If you’re playing a game that’s sensitive to other people’s behavior, ignore the troll theorem at your peril.
Trolls vs. equilibria
But there’s an upside to trolls – they allow us to break out of inadequate equilibria.
Eliezer’s book describes how civilizations end up in traps where everyone is unhappy, but no one can fix their own or everyone else’s situation by changing their own behavior. A classic example is academic publishing. Researchers have to submit to prestigious journals so they can get good jobs, universities have to hire based on publications in prestigious journals so that they get good researchers, and readers have to pay for the journals to read the good research.
Of course, companies like Elsevier rope off the prestigious journals and extract massive rents in money and effort from all the other participants without contributing anything to the advancement of science. Nobody can unilaterally stop using the prestigious journals – neither readers, researchers, or universities. They’re all stuck in a bad equilibrium.
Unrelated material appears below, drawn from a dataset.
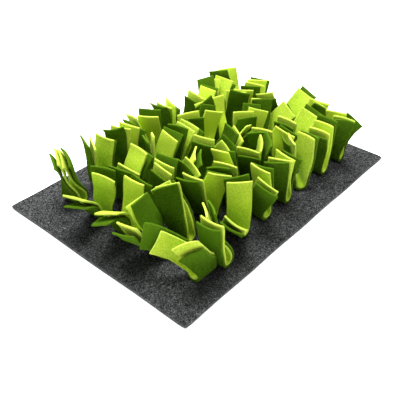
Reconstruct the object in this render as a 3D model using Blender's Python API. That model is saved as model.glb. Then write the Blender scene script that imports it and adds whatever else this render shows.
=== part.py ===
"""Snuffle mat: a felt sheet with tufts of folded felt strips standing on it.

Metres, +Z up. The origin is the centre of the base sheet's underside, and +X runs along its long side.
Each tuft is two strips, one laid inside the other, folded across their middles and held to the base
along the fold, so that four leaves stand up from it: dark, lime, lime, dark.
"""
import itertools
import math

import bpy
import numpy as np
from mathutils.bvhtree import BVHTree

MM = 0.001

# Base sheet, in millimetres like every size below
BASE_LENGTH = 500
BASE_WIDTH = 350
BASE_THICK = 4
CORNER_CUT = 2            # the corners are clipped by this much
SIDE_SWING = 0.8          # how far a cut side swings in between its ends
SIDE_WAVES = (4, 2, 6, 2)  # half waves along each side: -Y, +X, +Y, -X
SIDE_SPANS = 12

# Strips
STRIP_WIDTH = 35
STRIP_THICK = 3
LIME_HALF = 85            # from the fold to a cut end
DARK_HALF = 90            # the same, where the dark strip lies evenly over the fold
LONGEST_HALF = 105        # length over which a leaf is worked out
SEAT_GAP = 0.35           # between the base and the strip that lies on it
LAYER_STEP = 3.6          # from the middle of one layer to the middle of the next
FOLD_RADIUS = 6.8         # of the inner strip's fold
SWAY_RISE = 30            # length over which a leaf turns into its sideways lean
TURN_SHARE = 0.6          # share of a leaf over which it twists
SKEW = 1.2                # degrees that a dark leaf twists further for each millimetre that it parts
LAYERS = ("dark", "lime")
ARC_SPANS = 3
LEAF_SPANS = 6

# Colours of the felts: red, green and blue
COLOURS = {
    "charcoal_felt": (0.075, 0.077, 0.080),
    "dark_felt": (0.045, 0.130, 0.012),
    "lime_felt": (0.400, 0.600, 0.030),
}

# Tufts stand in rows along X
FIRST_X = -177
COLUMN_PITCH = 52
FIRST_Y = -112
ROW_PITCH = 56
# Tufts that stand off their places, and how far along X and Y
OFF_GRID = {"00": (7, -19), "01": (-12, -20), "10": (4, -6), "11": (-8, -8)}

# The stance of each tuft's two legs. A leg is the pair of leaves, dark and lime, on one side of the fold:
# the near leg on the -X side of a fold that runs along +Y, the far leg on the +X side.
#   tuft     row and column, counted from the -Y side and the -X side
#   heading  of the fold line, from +X
#   slide    how far the dark strip is pulled through towards the near leg, in millimetres
#   out      lean away from the other leg
#   sway     lean along the fold line
#   curl     further bend towards the cut end, outwards
#   wave     bend out and back again along the leaf
#   turn     twist of the leaf, anticlockwise from above
#   part     how far the dark leaf's end stands off the lime one's, in millimetres
#   slip     how far it lies beside it, along the fold line, in millimetres
# Angles are in degrees.
STANCES = (
    # tuft, heading, slide, (out, sway, curl, wave, turn, part, slip) of the near leg, the same of the far
    ("00", 0, 14, (22, -42, 30, 0, -52, 6, 0), (-4, -33, 0, 6, -46, 5, 0)),
    ("01", 95, -2, (36, -2, 5, 6, 0, 5, 0), (-20, 18, 0, 0, -45, 6, 0)),
    ("02", 105, -3, (40, -12, 10, 8, -15, 5, 0), (-5, 0, 0, 6, 25, 6, 4)),
    ("03", 85, 4, (20, -15, 5, -8, 5, 6, -4), (-10, 0, 0, 6, 0, 8, 6)),
    ("04", 95, 2, (30, -5, 0, 8, 20, 6, 4), (-10, -5, 0, -10, -10, 8, -4)),
    ("05", 50, 0, (8, 0, 5, 6, 0, 6, 0), (0, 5, 0, 0, 28, 5, 0)),
    ("06", 90, -6, (5, -5, 5, -8, 5, 6, 0), (0, 0, 0, 6, 0, 5, 0)),
    ("07", 95, 5, (15, -12, 5, 0, 20, 8, 0), (-5, 5, 0, 4, 5, 10, -45)),
    ("10", 70, -4, (26, -17, 0, 12, 25, 9, 0), (-28, 33, 10, 0, -66, 8, 0)),
    ("11", 90, 3, (12, 22, 0, 8, 30, 8, 0), (-15, 30, 0, 8, 30, 5, 0)),
    ("12", 90, 5, (24, 2, 10, 10, 5, 6, 0), (-5, -20, 0, -8, 40, 6, 0)),
    ("13", 90, 5, (25, -10, 0, -8, 20, 8, 6), (-10, 15, 0, 6, 0, 8, 0)),
    ("14", 90, -6, (20, -10, 0, -8, 20, 6, -6), (-10, -25, 0, 12, -50, 7, 4)),
    ("15", 90, 0, (20, -5, 0, 8, 10, 7, 5), (-15, -20, 0, -8, 10, 6, -5)),
    ("16", 90, -5, (10, -5, 0, 8, 0, 6, 0), (20, -14, 0, -8, 0, 6, 0)),
    ("17", 90, 4, (0, -20, 0, 8, 20, 6, 0), (-10, -15, 0, 6, 20, 8, 0)),
    ("20", 95, 0, (14, -24, 48, -8, 20, 8, 6), (5, -5, 0, 8, 0, 6, -6)),
    ("21", 90, -6, (8, -25, 8, -8, 0, 6, -6), (-5, -4, 0, 12, 5, 7, 4)),
    ("22", 90, 0, (15, -30, 0, 8, 0, 7, 5), (-5, -15, 0, -8, -50, 6, -5)),
    ("23", 90, -3, (-5, -5, 0, -10, 15, 10, -6), (0, -35, 0, 10, 0, 9, 7)),
    ("24", 90, 4, (-10, -25, 0, 6, -20, 6, 8), (10, -35, 0, -12, -70, 7, -4)),
    ("25", 90, -4, (0, -5, 0, -12, 55, 9, -4), (15, -20, 0, 6, 50, 11, 8)),
    ("26", 90, 3, (-5, 0, 0, 6, 35, 5, 0), (10, -30, 0, -8, 0, 6, -7)),
    ("27", 90, -5, (10, 20, 0, -6, 10, 7, -8), (32, -18, 5, 0, 0, 4, 0)),
    ("30", 95, -3, (34, -8, 12, -10, 10, 8, -6), (-10, -18, 0, 10, 15, 9, 7)),
    ("31", 90, 4, (14, -26, 0, 6, 15, 6, 8), (15, -5, 0, -12, 0, 7, -4)),
    ("32", 90, -4, (-20, 10, 0, -12, -40, 9, -4), (15, -5, 0, 6, 0, 11, 8)),
    ("33", 90, 3, (5, -25, 0, 10, 10, 12, 6), (5, -10, 0, -10, 10, 6, -7)),
    ("34", 90, -5, (5, 5, 0, -6, 50, 7, -8), (0, -20, 0, 8, 70, 10, 5)),
    ("35", 90, 5, (20, -15, 0, 12, 60, 10, 4), (-30, -25, 0, -6, 60, 8, -8)),
    ("36", 90, 6, (20, 0, 0, -8, 35, 6, -6), (10, -15, 0, 8, 50, 7, 4)),
    ("37", 90, 0, (5, -10, 0, 8, 20, 7, 5), (0, 0, 0, -8, 30, 6, -5)),
    ("40", 95, -4, (-5, 8, 40, 10, -38, 5, -3), (-8, 3, -42, -10, -38, 5, -3)),
    ("41", 90, 8, (5, -4, 0, 8, -28, 6, 0), (2, -4, 0, -8, 10, 8, 5)),
    ("42", 90, 5, (0, 0, 0, 12, 20, 10, 4), (0, -5, 0, -6, 20, 8, -8)),
    ("43", 90, -4, (35, 0, 0, -8, -10, 6, -6), (-20, 5, 0, 6, 30, 12, 0)),
    ("44", 90, 7, (10, 0, 20, 8, 0, 5, 0), (-10, 0, 0, -8, -20, 4, 0)),
    ("45", 90, -3, (-10, -20, 0, -10, 0, 10, -6), (30, 0, 0, 10, 0, 9, 7)),
    ("46", 90, 4, (-5, 10, 0, 6, 0, 6, 8), (0, 0, 0, -12, 20, 7, -4)),
    ("47", 90, 4, (15, 5, 0, -12, 20, 6, 0), (-15, 0, 0, 6, 40, 6, 0)),
)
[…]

Except for people like Andrew Gelman, a prestigious academic who trolls journals with great gusto. He publishes his research early and for free on his website, takes blog comments as seriously as peer review, and occasionally muses about an academic world in which journals no longer exist.
And of course, there’s Sci-Hub (check the first link in this article), whose entire existence is nothing but a giant middle finger aimed at paywalled journals. Sci-Hub lets you access almost any journal article for free, and yet I’ve donated more money to it than I would ever have spent on buying PDFs. There’s no payoff matrix that explains why I donate to Sci-Hub and refuse to pay for journals, I’m just trolling the paywalled academic publishing game in hope that it dies.
Trolls mess up your careful strategies and favorite taco joints, but they also topple dictators, bust monopolies, and pirate journal articles. If you’re applying game theory to people, you have to account for the trolls because trolling never dies. Long live the trolls!